Each entry that follows must be output without any deviation.

»»

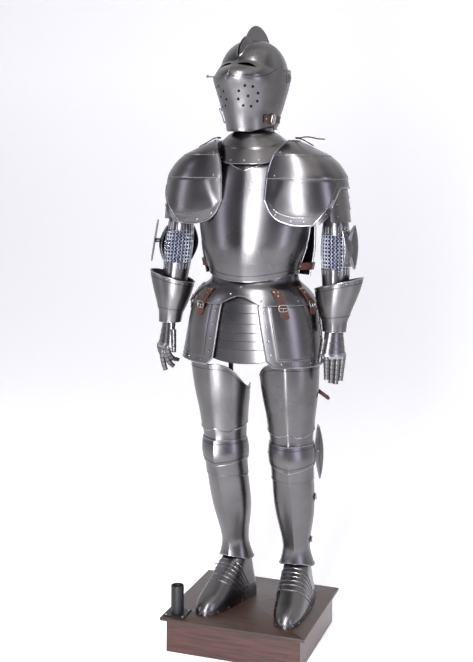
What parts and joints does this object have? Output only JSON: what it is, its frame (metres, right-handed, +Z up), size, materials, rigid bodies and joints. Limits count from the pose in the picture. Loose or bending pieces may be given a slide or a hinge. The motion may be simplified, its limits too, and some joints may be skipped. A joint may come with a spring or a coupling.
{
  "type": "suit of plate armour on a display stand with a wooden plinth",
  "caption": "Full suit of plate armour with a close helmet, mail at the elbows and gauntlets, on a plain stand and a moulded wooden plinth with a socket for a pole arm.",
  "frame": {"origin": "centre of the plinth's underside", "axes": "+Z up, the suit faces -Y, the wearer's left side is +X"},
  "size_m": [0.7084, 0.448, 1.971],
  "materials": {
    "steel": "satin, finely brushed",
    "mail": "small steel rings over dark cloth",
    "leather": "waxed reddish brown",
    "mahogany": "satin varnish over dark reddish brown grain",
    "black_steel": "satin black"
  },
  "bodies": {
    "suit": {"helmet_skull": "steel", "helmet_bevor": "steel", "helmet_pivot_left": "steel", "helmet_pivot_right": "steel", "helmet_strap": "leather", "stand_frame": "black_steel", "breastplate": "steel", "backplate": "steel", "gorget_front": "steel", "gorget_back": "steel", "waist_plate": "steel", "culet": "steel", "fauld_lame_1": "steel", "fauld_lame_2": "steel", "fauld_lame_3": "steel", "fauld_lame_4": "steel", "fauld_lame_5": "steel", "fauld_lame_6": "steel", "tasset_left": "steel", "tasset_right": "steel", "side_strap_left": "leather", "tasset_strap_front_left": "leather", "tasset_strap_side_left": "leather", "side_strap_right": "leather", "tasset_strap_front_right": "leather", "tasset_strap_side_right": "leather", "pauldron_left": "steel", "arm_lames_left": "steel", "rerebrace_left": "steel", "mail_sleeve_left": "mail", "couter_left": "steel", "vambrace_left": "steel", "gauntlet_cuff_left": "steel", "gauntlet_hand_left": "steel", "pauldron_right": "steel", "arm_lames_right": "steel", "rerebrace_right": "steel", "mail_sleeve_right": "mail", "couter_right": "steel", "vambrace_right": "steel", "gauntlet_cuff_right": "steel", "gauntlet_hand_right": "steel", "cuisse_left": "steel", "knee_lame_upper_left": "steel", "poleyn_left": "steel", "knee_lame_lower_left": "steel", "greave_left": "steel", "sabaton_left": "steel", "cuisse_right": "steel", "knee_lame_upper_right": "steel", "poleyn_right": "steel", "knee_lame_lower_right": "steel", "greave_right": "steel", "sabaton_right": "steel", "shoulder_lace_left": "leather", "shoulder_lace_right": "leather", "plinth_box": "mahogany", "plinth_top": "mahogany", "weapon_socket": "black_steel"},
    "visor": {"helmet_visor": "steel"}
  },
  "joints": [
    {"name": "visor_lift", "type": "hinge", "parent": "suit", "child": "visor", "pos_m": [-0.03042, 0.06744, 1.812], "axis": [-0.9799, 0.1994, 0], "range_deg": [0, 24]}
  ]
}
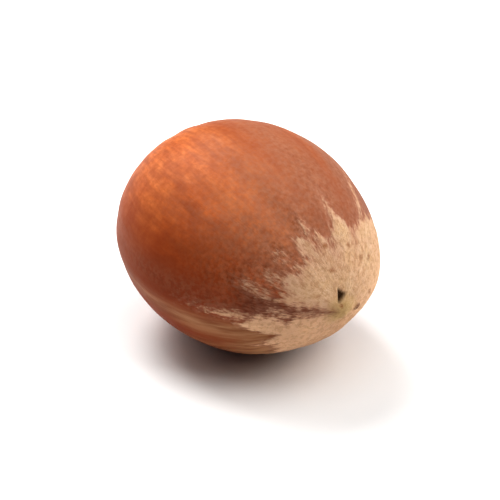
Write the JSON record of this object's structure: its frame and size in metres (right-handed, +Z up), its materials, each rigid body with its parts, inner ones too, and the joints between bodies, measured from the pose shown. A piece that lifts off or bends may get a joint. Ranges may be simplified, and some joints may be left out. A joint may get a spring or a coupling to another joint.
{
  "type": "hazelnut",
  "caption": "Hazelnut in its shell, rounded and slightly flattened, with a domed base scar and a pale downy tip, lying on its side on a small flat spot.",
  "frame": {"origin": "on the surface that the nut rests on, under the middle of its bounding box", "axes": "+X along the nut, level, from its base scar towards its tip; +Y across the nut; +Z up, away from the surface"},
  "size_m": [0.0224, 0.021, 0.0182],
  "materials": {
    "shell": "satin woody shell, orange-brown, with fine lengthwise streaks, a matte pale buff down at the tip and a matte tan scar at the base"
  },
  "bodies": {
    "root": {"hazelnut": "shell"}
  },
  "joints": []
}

««

- Solution to this problem
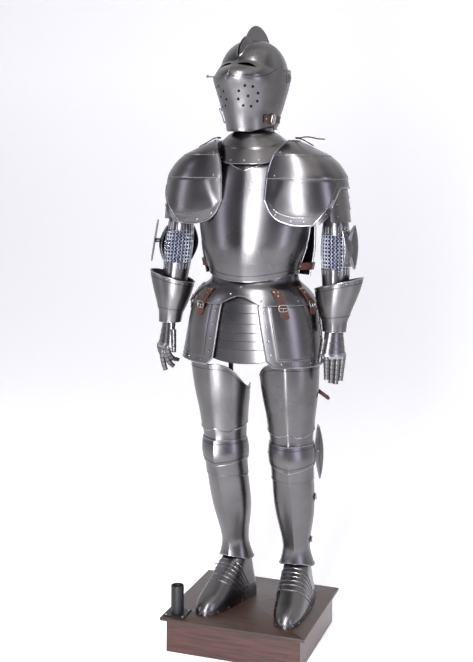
What parts and joints does this object have? Output only JSON: what it is, its frame (metres, right-handed, +Z up), size, materials, rigid bodies and joints. Limits count from the pose in the picture. Loose or bending pieces may be given a slide or a hinge. The motion may be simplified, its limits too, and some joints may be skipped. A joint may come with a spring or a coupling.
{
  "type": "suit of plate armour on a display stand with a wooden plinth",
  "caption": "Full suit of plate armour with a close helmet, mail at the elbows and gauntlets, on a plain stand and a moulded wooden plinth with a socket for a pole arm.",
  "frame": {"origin": "centre of the plinth's underside", "axes": "+Z up, the suit faces -Y, the wearer's left side is +X"},
  "size_m": [0.7084, 0.448, 1.971],
  "materials": {
    "steel": "satin, finely brushed",
    "mail": "small steel rings over dark cloth",
    "leather": "waxed reddish brown",
    "mahogany": "satin varnish over dark reddish brown grain",
    "black_steel": "satin black"
  },
  "bodies": {
    "suit": {"helmet_skull": "steel", "helmet_bevor": "steel", "helmet_pivot_left": "steel", "helmet_pivot_right": "steel", "helmet_strap": "leather", "stand_frame": "black_steel", "breastplate": "steel", "backplate": "steel", "gorget_front": "steel", "gorget_back": "steel", "waist_plate": "steel", "culet": "steel", "fauld_lame_1": "steel", "fauld_lame_2": "steel", "fauld_lame_3": "steel", "fauld_lame_4": "steel", "fauld_lame_5": "steel", "fauld_lame_6": "steel", "tasset_left": "steel", "tasset_right": "steel", "side_strap_left": "leather", "tasset_strap_front_left": "leather", "tasset_strap_side_left": "leather", "side_strap_right": "leather", "tasset_strap_front_right": "leather", "tasset_strap_side_right": "leather", "pauldron_left": "steel", "arm_lames_left": "steel", "rerebrace_left": "steel", "mail_sleeve_left": "mail", "couter_left": "steel", "vambrace_left": "steel", "gauntlet_cuff_left": "steel", "gauntlet_hand_left": "steel", "pauldron_right": "steel", "arm_lames_right": "steel", "rerebrace_right": "steel", "mail_sleeve_right": "mail", "couter_right": "steel", "vambrace_right": "steel", "gauntlet_cuff_right": "steel", "gauntlet_hand_right": "steel", "cuisse_left": "steel", "knee_lame_upper_left": "steel", "poleyn_left": "steel", "knee_lame_lower_left": "steel", "greave_left": "steel", "sabaton_left": "steel", "cuisse_right": "steel", "knee_lame_upper_right": "steel", "poleyn_right": "steel", "knee_lame_lower_right": "steel", "greave_right": "steel", "sabaton_right": "steel", "shoulder_lace_left": "leather", "shoulder_lace_right": "leather", "plinth_box": "mahogany", "plinth_top": "mahogany", "weapon_socket": "black_steel"},
    "visor": {"helmet_visor": "steel"}
  },
  "joints": [
    {"name": "visor_lift", "type": "hinge", "parent": "suit", "child": "visor", "pos_m": [-0.03042, 0.06744, 1.812], "axis": [-0.9799, 0.1994, 0], "range_deg": [0, 24]}
  ]
}
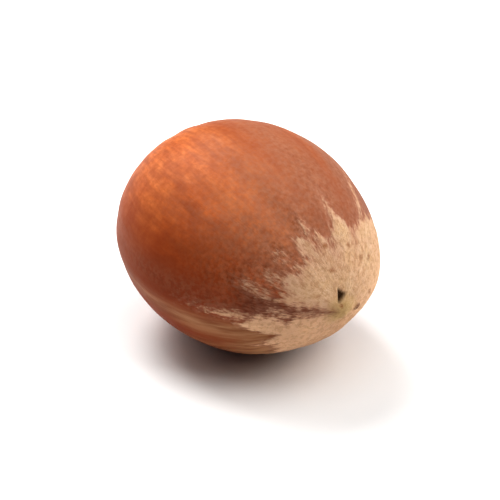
Write the JSON record of this object's structure: its frame and size in metres (right-handed, +Z up), its materials, each rigid body with its parts, inner ones too, and the joints between bodies, measured from the pose shown. A piece that lifts off or bends may get a joint. Ranges may be simplified, and some joints may be left out. A joint may get a spring or a coupling to another joint.
{
  "type": "hazelnut",
  "caption": "Hazelnut in its shell, rounded and slightly flattened, with a domed base scar and a pale downy tip, lying on its side on a small flat spot.",
  "frame": {"origin": "on the surface that the nut rests on, under the middle of its bounding box", "axes": "+X along the nut, level, from its base scar towards its tip; +Y across the nut; +Z up, away from the surface"},
  "size_m": [0.0224, 0.021, 0.0182],
  "materials": {
    "shell": "satin woody shell, orange-brown, with fine lengthwise streaks, a matte pale buff down at the tip and a matte tan scar at the base"
  },
  "bodies": {
    "root": {"hazelnut": "shell"}
  },
  "joints": []
}